We blew it - Potemkine
Publié par Stéphane Charrière - 5 juin 2018
Catégorie(s): Cinéma, Sorties DVD/BR/Livres
Après s'être déjà essayé à la réalisation de documentaires (Dario Argento notamment), Jean-Baptiste Thoret, critique et historien de cinéma, se lance dans l’entreprise périlleuse qui consiste à composer par le biais de l’image filmique un essai sur ce qui a pu nourrir une pensée, la sienne, au fil du temps. Disons-le tout de suite pour lever toute ambiguité, We blew it est avant tout un film et non une illustration. C'est-à-dire une œuvre relevant d'une démarche intentionnelle précise.
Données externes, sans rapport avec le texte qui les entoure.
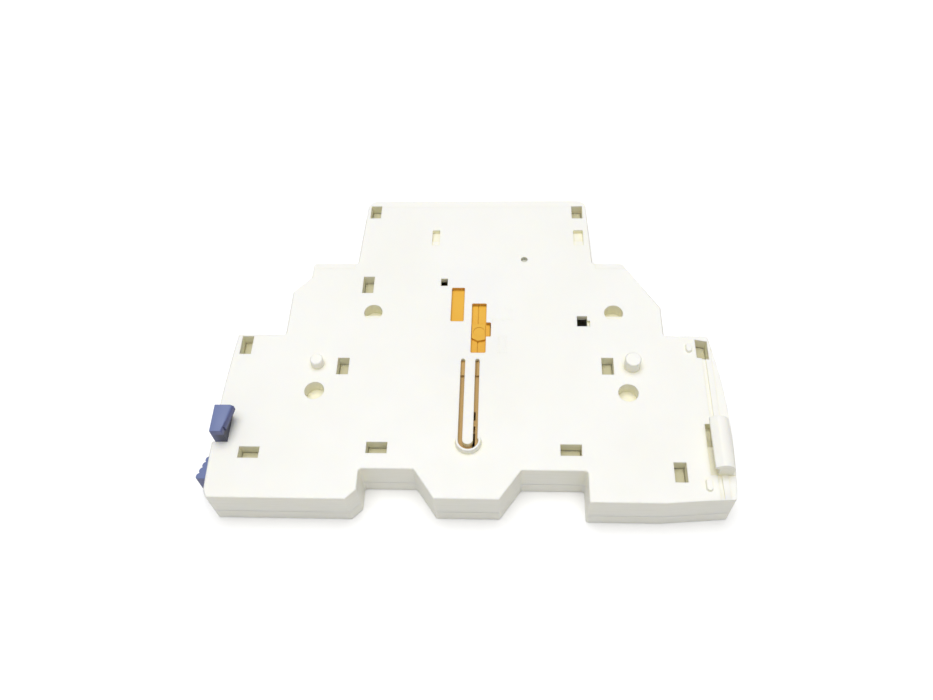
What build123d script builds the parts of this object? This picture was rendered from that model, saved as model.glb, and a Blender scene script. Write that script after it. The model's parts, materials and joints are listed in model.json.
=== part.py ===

D’abord se rappeler que Jean-Baptiste Thoret s’est imposé dans le paysage critique ou dans le domaine de la réflexion sur l’esthétique du film par l'auscultation d’une période singulière de l’histoire du cinéma, américain en particulier, celle des années 1960/70.
Il est vrai que la période est fascinante puisqu’elle est archétypique des rapports qui se tissent entre une forme artistique, le cinéma, et les conditions d’existence et d’émergence des œuvres qui s'inscrivent dans cette forme (le contexte social, politique et économique qui les voit naître).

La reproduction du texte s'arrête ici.